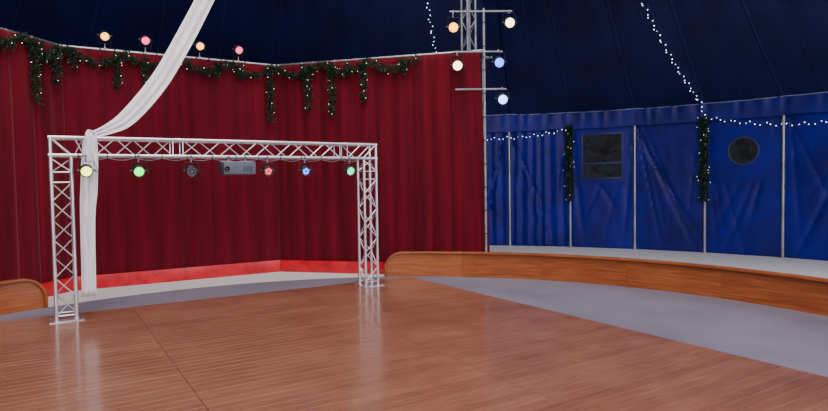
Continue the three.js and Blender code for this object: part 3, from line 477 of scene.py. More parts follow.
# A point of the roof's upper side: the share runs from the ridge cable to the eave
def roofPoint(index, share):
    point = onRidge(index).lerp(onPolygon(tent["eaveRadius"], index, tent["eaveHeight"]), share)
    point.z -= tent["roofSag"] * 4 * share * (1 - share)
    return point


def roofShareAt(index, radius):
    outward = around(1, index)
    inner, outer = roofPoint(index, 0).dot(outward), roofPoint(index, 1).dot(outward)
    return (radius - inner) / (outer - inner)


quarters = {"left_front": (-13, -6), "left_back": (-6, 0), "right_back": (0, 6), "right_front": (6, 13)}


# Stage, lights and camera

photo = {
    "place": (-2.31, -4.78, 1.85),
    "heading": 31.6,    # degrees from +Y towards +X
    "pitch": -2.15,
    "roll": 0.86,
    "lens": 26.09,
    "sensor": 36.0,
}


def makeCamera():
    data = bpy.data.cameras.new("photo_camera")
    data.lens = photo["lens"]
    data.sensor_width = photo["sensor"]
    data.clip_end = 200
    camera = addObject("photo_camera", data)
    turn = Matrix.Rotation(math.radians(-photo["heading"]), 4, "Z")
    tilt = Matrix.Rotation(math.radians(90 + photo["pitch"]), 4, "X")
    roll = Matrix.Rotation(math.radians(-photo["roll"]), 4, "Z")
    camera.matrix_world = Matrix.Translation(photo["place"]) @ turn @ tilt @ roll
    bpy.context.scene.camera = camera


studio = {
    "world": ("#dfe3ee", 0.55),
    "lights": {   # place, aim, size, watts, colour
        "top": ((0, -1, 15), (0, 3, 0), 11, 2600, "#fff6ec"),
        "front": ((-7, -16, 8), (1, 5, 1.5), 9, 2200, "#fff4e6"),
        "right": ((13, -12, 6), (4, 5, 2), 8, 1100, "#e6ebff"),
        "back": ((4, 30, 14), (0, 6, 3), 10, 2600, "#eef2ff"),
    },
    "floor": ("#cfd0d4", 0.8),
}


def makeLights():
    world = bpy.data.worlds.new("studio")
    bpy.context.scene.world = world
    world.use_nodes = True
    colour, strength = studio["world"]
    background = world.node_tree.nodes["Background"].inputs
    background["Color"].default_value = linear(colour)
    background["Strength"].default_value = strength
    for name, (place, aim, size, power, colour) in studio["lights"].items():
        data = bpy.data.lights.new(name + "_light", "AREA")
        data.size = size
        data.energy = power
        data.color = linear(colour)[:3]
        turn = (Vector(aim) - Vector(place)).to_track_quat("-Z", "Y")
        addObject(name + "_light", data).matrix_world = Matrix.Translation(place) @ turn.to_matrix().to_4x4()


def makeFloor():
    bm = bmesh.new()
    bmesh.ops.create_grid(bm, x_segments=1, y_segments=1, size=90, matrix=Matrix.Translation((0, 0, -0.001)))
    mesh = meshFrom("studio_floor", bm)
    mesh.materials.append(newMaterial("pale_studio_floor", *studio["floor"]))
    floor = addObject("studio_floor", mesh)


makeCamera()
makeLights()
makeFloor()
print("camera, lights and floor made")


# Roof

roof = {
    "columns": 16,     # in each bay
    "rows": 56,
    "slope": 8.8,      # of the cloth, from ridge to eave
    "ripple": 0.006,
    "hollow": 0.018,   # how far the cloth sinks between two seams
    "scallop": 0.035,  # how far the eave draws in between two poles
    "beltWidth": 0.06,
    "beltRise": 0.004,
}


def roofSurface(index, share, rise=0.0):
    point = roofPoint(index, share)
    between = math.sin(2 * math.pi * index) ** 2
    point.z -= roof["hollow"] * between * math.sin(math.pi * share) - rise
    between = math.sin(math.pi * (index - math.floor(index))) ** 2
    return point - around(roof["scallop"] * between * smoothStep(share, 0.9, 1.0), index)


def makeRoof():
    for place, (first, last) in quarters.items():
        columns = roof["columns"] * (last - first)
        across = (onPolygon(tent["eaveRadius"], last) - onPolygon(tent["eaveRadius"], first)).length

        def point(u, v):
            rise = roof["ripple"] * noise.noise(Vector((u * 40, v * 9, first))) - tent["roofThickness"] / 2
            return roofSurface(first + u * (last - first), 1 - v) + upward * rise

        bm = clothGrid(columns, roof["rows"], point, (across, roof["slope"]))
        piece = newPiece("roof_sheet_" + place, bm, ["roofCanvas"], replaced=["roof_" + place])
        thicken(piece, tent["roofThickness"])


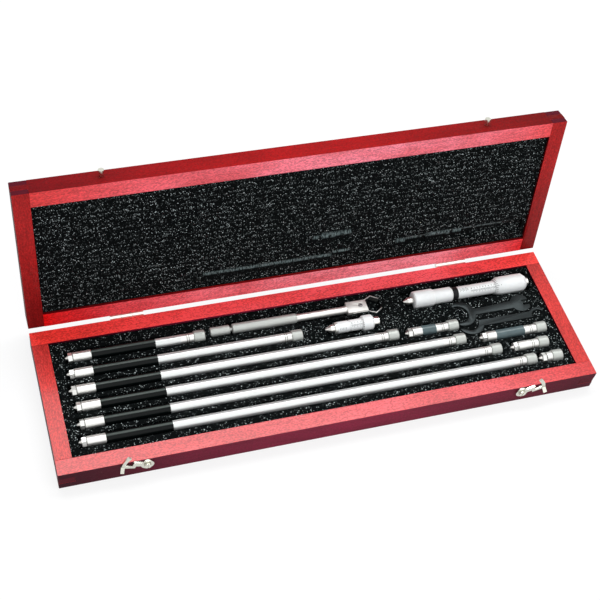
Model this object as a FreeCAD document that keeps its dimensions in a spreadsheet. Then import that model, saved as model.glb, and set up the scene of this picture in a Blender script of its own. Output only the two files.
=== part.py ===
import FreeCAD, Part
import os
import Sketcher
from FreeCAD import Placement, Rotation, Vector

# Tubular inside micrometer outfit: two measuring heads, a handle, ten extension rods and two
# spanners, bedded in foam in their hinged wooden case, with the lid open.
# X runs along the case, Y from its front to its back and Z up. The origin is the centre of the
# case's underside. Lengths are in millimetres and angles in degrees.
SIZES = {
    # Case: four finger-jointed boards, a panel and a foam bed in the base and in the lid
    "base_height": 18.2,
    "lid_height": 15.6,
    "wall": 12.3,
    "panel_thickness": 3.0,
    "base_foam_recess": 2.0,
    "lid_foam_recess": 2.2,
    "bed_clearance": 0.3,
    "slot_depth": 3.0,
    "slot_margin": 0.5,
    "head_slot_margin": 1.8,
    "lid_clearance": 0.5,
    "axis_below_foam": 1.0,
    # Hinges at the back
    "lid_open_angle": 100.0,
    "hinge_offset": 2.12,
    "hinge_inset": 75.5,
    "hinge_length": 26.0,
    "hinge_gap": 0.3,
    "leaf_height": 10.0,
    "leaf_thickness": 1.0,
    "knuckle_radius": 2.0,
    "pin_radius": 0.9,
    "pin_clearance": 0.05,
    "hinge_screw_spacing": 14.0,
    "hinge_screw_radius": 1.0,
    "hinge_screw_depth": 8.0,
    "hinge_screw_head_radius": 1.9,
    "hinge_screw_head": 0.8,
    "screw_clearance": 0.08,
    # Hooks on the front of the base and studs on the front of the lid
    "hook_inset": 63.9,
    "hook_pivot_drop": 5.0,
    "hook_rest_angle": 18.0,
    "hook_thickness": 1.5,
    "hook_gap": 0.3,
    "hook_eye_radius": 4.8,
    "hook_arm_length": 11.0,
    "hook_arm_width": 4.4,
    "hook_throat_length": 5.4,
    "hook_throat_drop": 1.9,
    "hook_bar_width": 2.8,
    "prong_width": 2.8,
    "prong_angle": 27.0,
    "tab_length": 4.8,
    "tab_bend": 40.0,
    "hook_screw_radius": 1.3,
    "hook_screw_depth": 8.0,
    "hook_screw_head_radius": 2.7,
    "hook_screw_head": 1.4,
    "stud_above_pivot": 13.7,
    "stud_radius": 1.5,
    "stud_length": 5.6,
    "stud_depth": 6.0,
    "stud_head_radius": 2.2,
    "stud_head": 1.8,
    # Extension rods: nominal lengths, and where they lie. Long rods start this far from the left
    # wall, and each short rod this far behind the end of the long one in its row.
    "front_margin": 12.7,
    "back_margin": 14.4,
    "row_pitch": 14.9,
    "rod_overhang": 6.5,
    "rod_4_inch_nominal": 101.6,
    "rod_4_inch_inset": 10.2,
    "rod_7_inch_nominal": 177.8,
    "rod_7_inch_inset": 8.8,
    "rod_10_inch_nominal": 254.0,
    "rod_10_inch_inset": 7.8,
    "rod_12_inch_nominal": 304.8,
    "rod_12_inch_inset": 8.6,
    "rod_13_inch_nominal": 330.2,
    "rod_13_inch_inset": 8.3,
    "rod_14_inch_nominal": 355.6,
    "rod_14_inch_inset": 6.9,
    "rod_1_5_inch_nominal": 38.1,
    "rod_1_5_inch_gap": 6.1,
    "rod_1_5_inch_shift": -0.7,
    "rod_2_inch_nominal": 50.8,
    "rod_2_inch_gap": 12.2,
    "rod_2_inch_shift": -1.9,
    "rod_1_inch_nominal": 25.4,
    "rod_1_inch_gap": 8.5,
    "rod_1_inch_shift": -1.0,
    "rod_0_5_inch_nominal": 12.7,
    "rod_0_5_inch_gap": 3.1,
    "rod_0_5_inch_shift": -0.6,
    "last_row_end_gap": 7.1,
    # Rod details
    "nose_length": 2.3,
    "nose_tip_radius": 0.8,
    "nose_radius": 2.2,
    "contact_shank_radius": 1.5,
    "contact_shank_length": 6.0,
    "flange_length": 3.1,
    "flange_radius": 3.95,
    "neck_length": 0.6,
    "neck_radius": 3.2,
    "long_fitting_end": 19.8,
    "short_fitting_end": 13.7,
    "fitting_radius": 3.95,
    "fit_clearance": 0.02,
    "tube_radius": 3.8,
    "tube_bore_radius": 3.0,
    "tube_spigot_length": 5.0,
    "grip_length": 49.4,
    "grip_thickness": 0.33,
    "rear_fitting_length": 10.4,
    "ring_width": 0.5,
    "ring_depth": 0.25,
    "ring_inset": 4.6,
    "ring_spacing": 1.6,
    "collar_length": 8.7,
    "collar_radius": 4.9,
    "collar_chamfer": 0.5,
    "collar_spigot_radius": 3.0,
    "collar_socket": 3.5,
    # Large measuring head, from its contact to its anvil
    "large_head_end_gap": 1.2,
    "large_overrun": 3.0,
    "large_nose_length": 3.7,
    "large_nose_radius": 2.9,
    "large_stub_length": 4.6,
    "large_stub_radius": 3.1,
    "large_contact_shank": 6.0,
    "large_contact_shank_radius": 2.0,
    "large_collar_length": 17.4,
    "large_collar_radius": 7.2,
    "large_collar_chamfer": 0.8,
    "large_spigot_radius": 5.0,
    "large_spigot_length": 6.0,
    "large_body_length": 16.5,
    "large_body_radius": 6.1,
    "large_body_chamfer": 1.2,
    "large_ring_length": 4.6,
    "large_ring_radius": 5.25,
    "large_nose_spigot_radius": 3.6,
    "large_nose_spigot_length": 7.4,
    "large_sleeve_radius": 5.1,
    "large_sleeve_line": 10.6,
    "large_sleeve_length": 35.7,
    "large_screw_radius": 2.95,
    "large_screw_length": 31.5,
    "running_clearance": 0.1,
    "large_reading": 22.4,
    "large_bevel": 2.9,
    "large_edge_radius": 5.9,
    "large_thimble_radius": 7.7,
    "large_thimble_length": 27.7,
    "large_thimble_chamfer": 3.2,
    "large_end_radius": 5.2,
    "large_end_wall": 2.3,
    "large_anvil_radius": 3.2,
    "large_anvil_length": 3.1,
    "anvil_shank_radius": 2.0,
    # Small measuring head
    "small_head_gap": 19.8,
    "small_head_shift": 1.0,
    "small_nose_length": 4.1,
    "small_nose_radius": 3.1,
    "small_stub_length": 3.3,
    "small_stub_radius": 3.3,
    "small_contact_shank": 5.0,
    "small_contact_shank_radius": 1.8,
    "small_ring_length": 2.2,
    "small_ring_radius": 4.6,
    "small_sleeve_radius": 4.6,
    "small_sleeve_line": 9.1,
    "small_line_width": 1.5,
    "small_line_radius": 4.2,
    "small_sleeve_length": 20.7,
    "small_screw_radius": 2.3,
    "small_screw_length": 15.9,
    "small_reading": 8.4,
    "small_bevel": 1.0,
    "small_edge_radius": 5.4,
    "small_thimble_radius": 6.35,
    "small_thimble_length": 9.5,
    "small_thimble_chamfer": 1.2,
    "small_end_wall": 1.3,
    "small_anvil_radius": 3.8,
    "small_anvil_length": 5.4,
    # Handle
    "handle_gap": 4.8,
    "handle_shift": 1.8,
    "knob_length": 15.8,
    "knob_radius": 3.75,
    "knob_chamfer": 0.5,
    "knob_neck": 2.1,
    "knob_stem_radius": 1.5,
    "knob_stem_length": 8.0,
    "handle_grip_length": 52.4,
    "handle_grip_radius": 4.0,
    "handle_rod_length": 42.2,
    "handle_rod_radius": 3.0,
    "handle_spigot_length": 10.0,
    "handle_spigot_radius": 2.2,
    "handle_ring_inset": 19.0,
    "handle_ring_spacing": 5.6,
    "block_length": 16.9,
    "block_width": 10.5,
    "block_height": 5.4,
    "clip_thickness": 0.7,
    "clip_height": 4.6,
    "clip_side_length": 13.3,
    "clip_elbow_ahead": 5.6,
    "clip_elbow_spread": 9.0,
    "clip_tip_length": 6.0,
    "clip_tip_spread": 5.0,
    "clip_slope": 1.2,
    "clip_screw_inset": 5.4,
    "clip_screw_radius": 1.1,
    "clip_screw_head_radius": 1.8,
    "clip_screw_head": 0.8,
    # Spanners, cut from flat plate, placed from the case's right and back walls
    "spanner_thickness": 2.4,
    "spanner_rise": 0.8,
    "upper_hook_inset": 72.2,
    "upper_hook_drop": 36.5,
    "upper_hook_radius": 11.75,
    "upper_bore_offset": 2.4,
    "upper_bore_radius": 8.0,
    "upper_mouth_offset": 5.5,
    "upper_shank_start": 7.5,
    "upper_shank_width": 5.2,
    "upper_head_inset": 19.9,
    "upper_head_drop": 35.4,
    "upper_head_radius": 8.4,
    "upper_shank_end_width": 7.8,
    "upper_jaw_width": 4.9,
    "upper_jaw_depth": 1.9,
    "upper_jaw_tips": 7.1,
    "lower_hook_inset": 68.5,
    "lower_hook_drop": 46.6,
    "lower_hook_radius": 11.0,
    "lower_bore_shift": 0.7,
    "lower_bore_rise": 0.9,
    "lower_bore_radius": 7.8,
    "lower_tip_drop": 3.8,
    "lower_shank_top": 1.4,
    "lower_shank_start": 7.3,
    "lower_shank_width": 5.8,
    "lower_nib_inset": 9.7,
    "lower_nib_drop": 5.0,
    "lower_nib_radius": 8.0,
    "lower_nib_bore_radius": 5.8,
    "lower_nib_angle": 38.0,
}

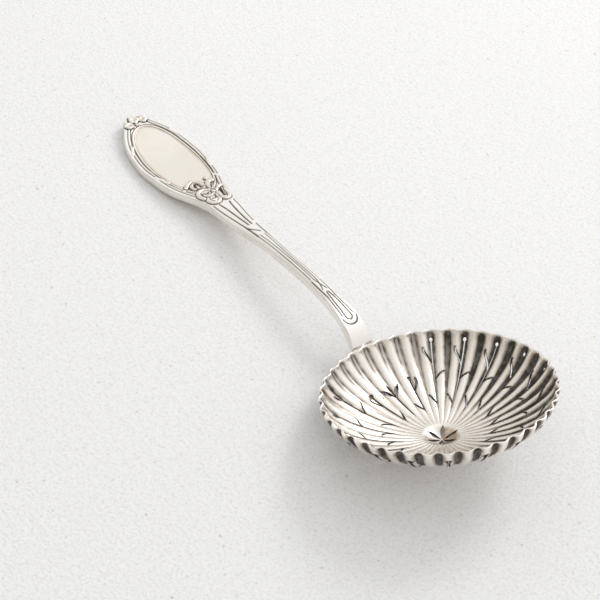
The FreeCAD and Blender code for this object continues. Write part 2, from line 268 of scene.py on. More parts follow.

▶ [Set problem]
Transcribe each line of the data above, unaltered, from the one where "Model this object" appears to the one where "from FreeCAD import" appears, inclusive of both.

▶ [Solved problem]
Model this object as a FreeCAD document that keeps its dimensions in a spreadsheet. Then import that model, saved as model.glb, and set up the scene of this picture in a Blender script of its own. Output only the two files.
=== part.py ===
import FreeCAD, Part
import os
import Sketcher
from FreeCAD import Placement, Rotation, Vector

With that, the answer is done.